══ EXTRACTED ENTRIES

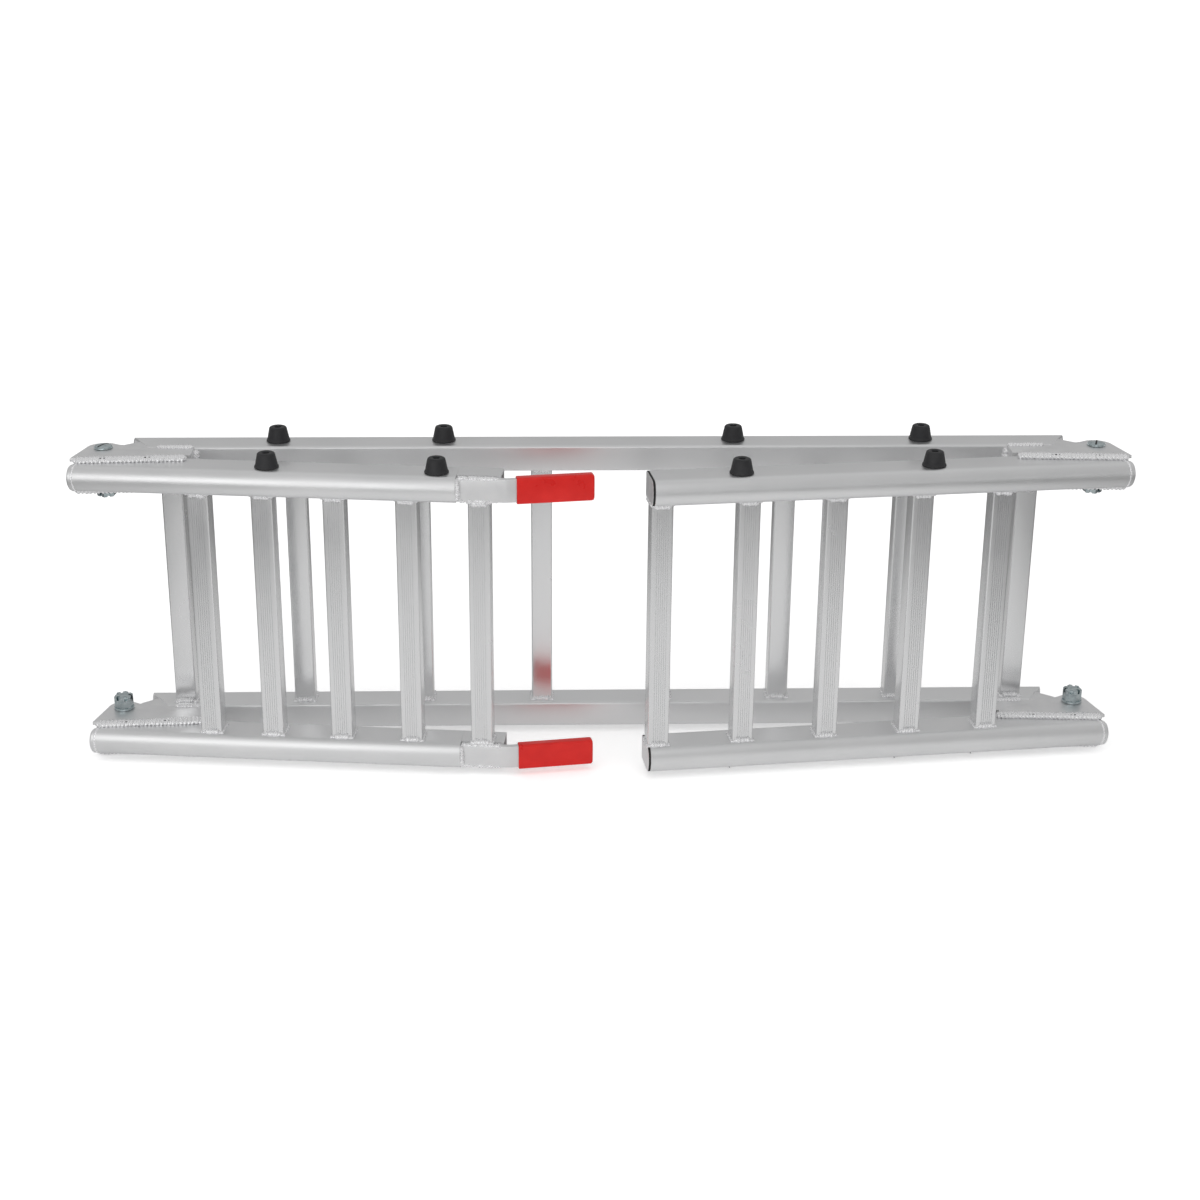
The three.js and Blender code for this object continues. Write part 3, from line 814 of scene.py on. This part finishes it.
def add_hinge(section, level, rail_z):
    """Two plates, bolt and castle nut on one rail of a folding section, with the plates' welds."""
    side = SECTIONS[section][1]
    upper = level == "upper"
    prefix = f"{section}_{level}_hinge"
    above = rail_z + RAIL_HEIGHT + GAP
    below = rail_z - GAP - PLATE_THICKNESS
    outline = [(x * side, y) for x, y in plate_outline()]
    welds = Shape()
    painted_slot_shades = Shape()
    for place, bottom in (("outer", above if upper else below), ("inner", below if upper else above)):
        plate = bored_slab(outline, (0, -PIVOT_DEPTH), bottom, bottom + PLATE_THICKNESS)
        finish_piece(plate, f"{prefix}_{place}_plate", PLATE, "plate_aluminium", section, bevel=0.5)
        up = 1 if bottom > rail_z else -1
        face = rail_z + RAIL_HEIGHT if up > 0 else rail_z
        (x0, y0), (x1, y1) = PLATE_WELD_EDGE
        start = Vector(((x0 + 4) * side, y0 + 1.6, face + up * 2.0))
        end = Vector(((x1 + 3) * side, y1 + 1.6, face + up * 2.0))
        rng = random.Random(f"{prefix}{place}")
        slant = Vector((0, 0.35, up))
        bead(welds, [start, end], lambda _, slant=slant: slant, rng, **PLATE_BEAD)
        # Painted shade: two short black strips beside the bead, standing for slots
        for share in PLATE_SLOTS:
            centre = end.lerp(start, share) + Vector((0, PLATE_SLOT_SHIFT, 0))
            length = (start - end).normalized() * PLATE_SLOT_HALF_LENGTH
            across = Vector((0, PLATE_SLOT_HALF_WIDTH, 0))
            corners = [centre - length - across, centre + length - across,
                       centre + length + across, centre - length + across]
            outline_of_slot = [(corner.x, corner.y) for corner in corners]
            slab(painted_slot_shades, outline_of_slot, face + up * PLATE_SLOT_FOOT, face + up * PLATE_SLOT_TOP)
    detail_piece(welds, f"{prefix}_welds", WELD, "plate_aluminium", section, smooth=60)
    detail_piece(painted_slot_shades, f"{prefix}_weld_slot_shades", BLACK_AND_SLOT_SHADE, "plate_aluminium", section)

    stack = RAIL_HEIGHT + 2 * (2 * GAP + PLATE_THICKNESS)
    seat_z = above + PLATE_THICKNESS + GAP if upper else below - GAP
    flip = 1 if upper else -1

    def to_section(point):
        return (point[0], point[1] * flip - PIVOT_DEPTH, seat_z + point[2] * flip)

    bolt = bolt_shape(stack + NUT_HEIGHT - 1, to_section)
    finish_piece(bolt, f"{prefix}_bolt", ZINC, "zinc_steel", section)
    # Painted shade: a black strip where the head's slot is
    slot = bolt_slot_shade(to_section)
    detail_piece(slot, f"{prefix}_bolt_slot_shade", BLACK_AND_SLOT_SHADE, "zinc_steel", section)
    nut = nut_shape(-stack, to_section)
    finish_piece(nut, f"{prefix}_castle_nut", ZINC, "zinc_steel", section, smooth=25)


def add_lug(side, side_name, level, rail_z):
    """Lug on one end of a middle rail, with its welds."""
    outline = [(-side * x + side * PIVOT_SPREAD, y) for x, y in lug_outline()]
    pivot = (side * PIVOT_SPREAD, -PIVOT_DEPTH)
    shape = bored_slab(outline, pivot, rail_z + GAP, rail_z + RAIL_HEIGHT - GAP)
    node = f"middle_{level}_{side_name}_lug"
    finish_piece(shape, node, PLATE, "plate_aluminium", "middle", bevel=0.6)
    welds = Shape()
    rng = random.Random(node)

    def at(x, y, z):
        return (-side * x + side * PIVOT_SPREAD, y, z)

    foot = MIDDLE_MITRE_START
    for z, up in ((rail_z + RAIL_HEIGHT, 1), (rail_z, -1)):
        seam = [at(foot - MITRE_SLOPE * (LUG_TOP - 1) + 2, LUG_TOP - 1, z - up * 1.3),
                at(foot + 2, 0, z - up * 1.3)]
        bead(welds, seam, lambda _, up=up: (0, 0, up), rng, **LUG_SEAM_BEAD)
        corner = [at(LUG_BEAD_START, -1.0, z + up * 0.3), at(LUG_END, -1.0, z + up * 0.3)]
        bead(welds, corner, lambda _, up=up: (0, -0.3, up), rng, **LUG_EDGE_BEAD)
    end = [at(LUG_END + 1.2, -1.6, rail_z + 2.5), at(LUG_END + 1.2, -1.6, rail_z + RAIL_HEIGHT - 2.5)]
    bead(welds, end, lambda _: (-side, -1, 0), rng, **LUG_END_BEAD)
    detail_piece(welds, f"{node}_welds", WELD, "plate_aluminium", "middle", smooth=60)


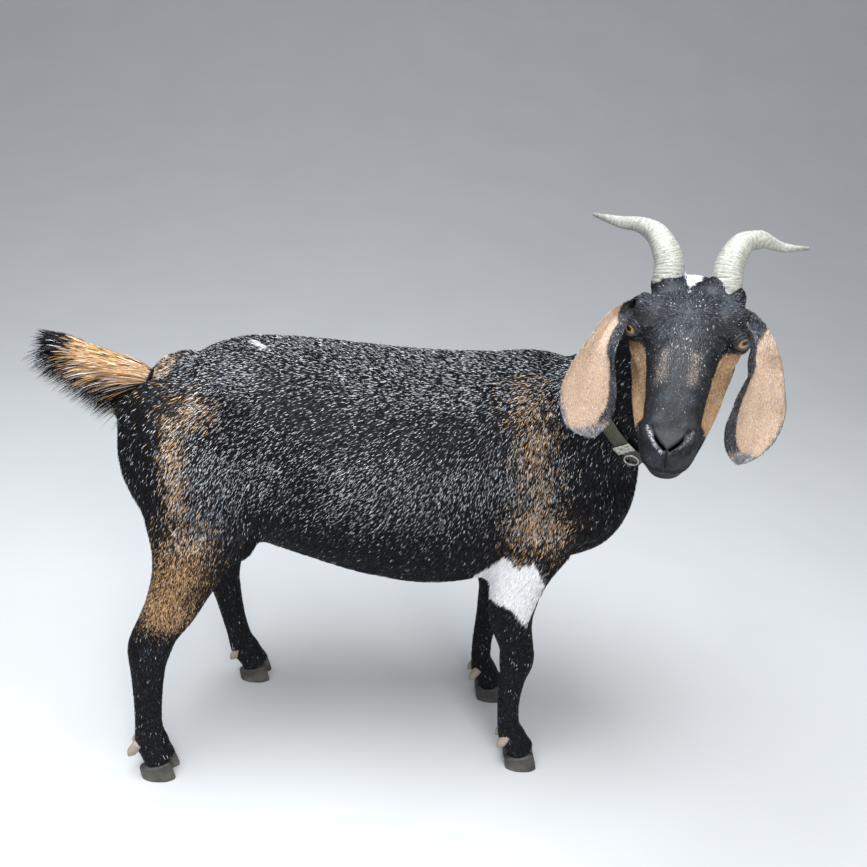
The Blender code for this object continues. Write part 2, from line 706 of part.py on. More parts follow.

════

WRITTEN EXERCISE:
Across the material above, how many lines include the string "code"? Only the number is wanted.

SOLUTION:
2